Nicht das wir uns falsch verstehen, die CPU LED leuchtet nicht. Sie leuchtet nur beim Start kurz auf so wie wahrscheinlich alle LEDs.
Das LEDs dass an bleibt ist BOOT DEVICE LED.


----------



## TankCommander (17. Dezember 2011)

OK. Falsch verstanden, dachte die CPU würde leuchten. Sorry

- Alle SATA-Ports trennen bis auf die WIN platte. Teste mal verschiedene Ports aber nur alleine mit der win platte

- Alle USB Stecker entfernen beim booten


----------



## Linkeex (17. Dezember 2011)

Okay hab ich versucht, zeigt keine Wirkung.
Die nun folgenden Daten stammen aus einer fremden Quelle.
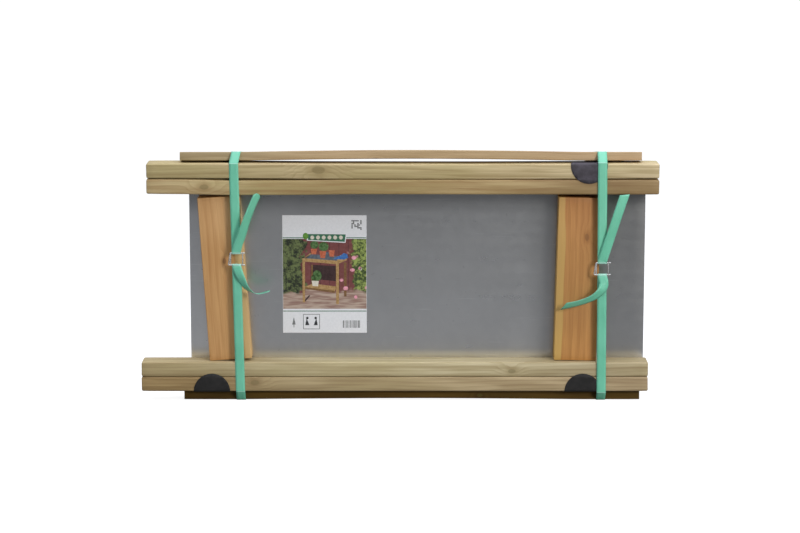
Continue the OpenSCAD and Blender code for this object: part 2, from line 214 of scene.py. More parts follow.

In einer halben Stunde kann ich die CPU testen. Ich bin gespannt ^^


----------



## Linkeex (17. Dezember 2011)

Okay habe gerade die CPU von meinem Bruder bei mir eingesetzt. Funktioniert nichts.
Dann habe ich meine CPU bei meinem Bruder eingesetzt. Funktioniert wie eh und jeh alles!
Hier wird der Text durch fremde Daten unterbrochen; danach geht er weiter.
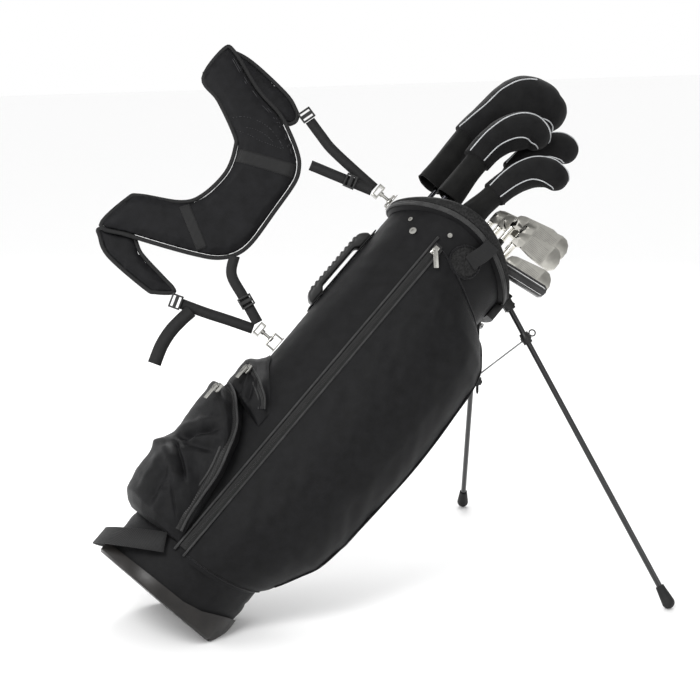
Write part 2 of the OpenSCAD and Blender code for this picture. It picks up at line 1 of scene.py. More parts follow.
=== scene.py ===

Ich bin schwer verwirrt...


----------



## TankCommander (17. Dezember 2011)

Hast du das Panel (HD LED, Power, Reset ect.) richtig zusammen gestöpselt? Wenn das falsch ist bootet er nicht 

Die SATA-Ports hast du alle durch getestet mit der WIN Platte?


Bau mal ohne Gehäuse auf nur auf der MB-Folie. Und versuch zu starten


----------



## Linkeex (17. Dezember 2011)

Es GEHT, ich komme ins BIOS! 

Ich hab ehrlich gesagt KEIIIINNE Ahung warum, hab gerade die Karte von meinem Bruder nochmal verbaut, das ging dann auf einmal, dann meine Grafikkarte rein und es läuft. Irgendwas anderes eingesteckt hab ich eigentlich nicht...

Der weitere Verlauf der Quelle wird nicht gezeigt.